I’ve modified the schema.xml file by making the necesssary addions of the fields stated in the ipod_other.xml file.
Here’s my command:
hadoop jar jobjar com.lucidworks.hadoop.ingest.IngestJob -Dlww.commit.on.close=true -cls com.lucidworks.hadoop.ingest.SolrXMLIngestMapper -c hdp1 -i /user/hadoop/output/1420812982906sfu/part-r-00000 -of com.lucidworks.hadoop.io.LWMapRedOutputFormat -s http://dc2vmhadappt01:8983/solr
In the end I constatly get “Didn’t ingest any documents, failing” error.
OR
If I use DirectoryIngestMapper jar, that uses Tika I suppose,
I do not get any errors but I can not see any documents indexed, nothing happens.

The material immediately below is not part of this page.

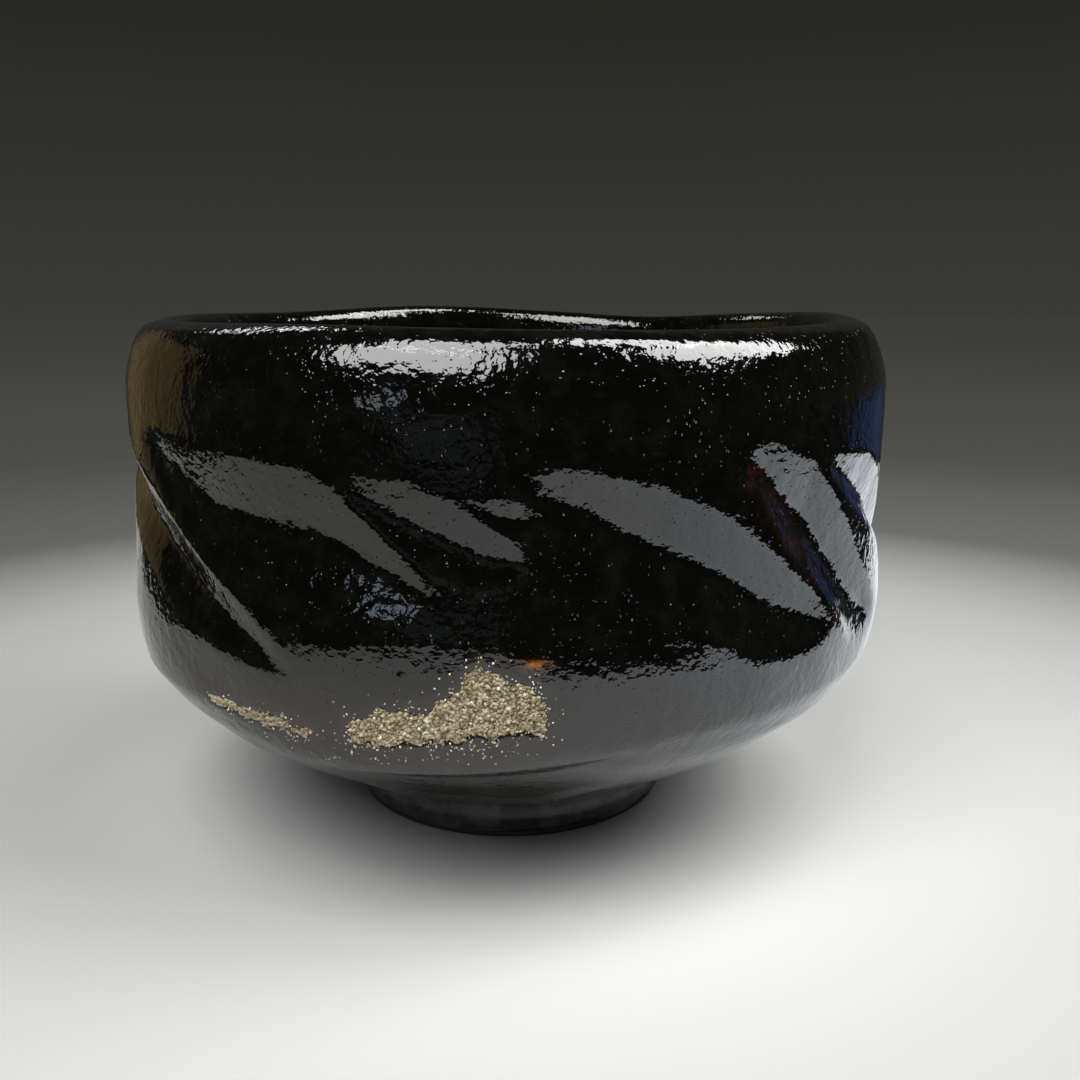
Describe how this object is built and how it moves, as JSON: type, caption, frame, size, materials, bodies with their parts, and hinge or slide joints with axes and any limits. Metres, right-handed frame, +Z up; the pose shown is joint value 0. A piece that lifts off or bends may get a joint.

hadoop jar jobjar com.lucidworks.hadoop.ingest.IngestJob -Dlww.commit.on.close=true -cls com.lucidworks.hadoop.ingest.DirectoryIngestMapper -c collection1 -i /user/solr/data/xml/*.xml -of com.lucidworks.hadoop.io.LWMapRedOutputFormat -s http://dc2vmhadappt01:8983/solr
Anybody out there to help me out with this problem, any help is appreciated..
Thanks
Here are the addions to the schema.xml:
<field name=”id” type=”string” indexed=”true” stored=”true” required=”true” multiValued=”false” />
<field name=”name” multiValued=”true” stored=”true” type=”text_en” indexed=”true”/>
<field name=”sku” type=”text_en_splitting_tight” indexed=”true” stored=”true” omitNorms=”true”/>
<field name=”manu” type=”text_general” indexed=”true” stored=”true” omitNorms=”true”/>
<field name=”cat” type=”string” indexed=”true” stored=”true” multiValued=”true”/>
<field name=”features” type=”text_general” indexed=”true” stored=”true” multiValued=”true”/>
<field name=”includes” type=”text_general” indexed=”true” stored=”true” termVectors=”true” termPositions=”true” termOffsets=”true” />
<field name=”weight” type=”float” indexed=”true” stored=”true”/>
<field name=”price” type=”float” indexed=”true” stored=”true”/>
<field name=”popularity” type=”int” indexed=”true” stored=”true” />
<field name=”inStock” type=”boolean” indexed=”true” stored=”true” />
<field name=”store” type=”location” indexed=”true” stored=”true”/>
<dynamicField name=”*_dt” type=”date” indexed=”true” stored=”true”/>
<field name=”data_source” stored=”false” type=”text_en” indexed=”true”/>
And here is the ipod_other.xml file;
<add> <doc>
<field name=”id”>F8V7067-APL-KIT</field>
<field name=”name”>Belkin Mobile Power Cord for iPod w/ Dock</field>
<field name=”manu”>Belkin</field>
<field name=”cat”>electronics</field>
<field name=”cat”>connector</field>
<field name=”features”>car power adapter, white</field>
<field name=”weight”>4</field>
<field name=”price”>19.95</field>
<field name=”popularity”>1</field>
<field name=”inStock”>false</field>
<field name=”store”>45.17614,-93.87341</field>
<field name=”manufacturedate_dt”>2005-08-01T16:30:25Z</field>
</doc> </add>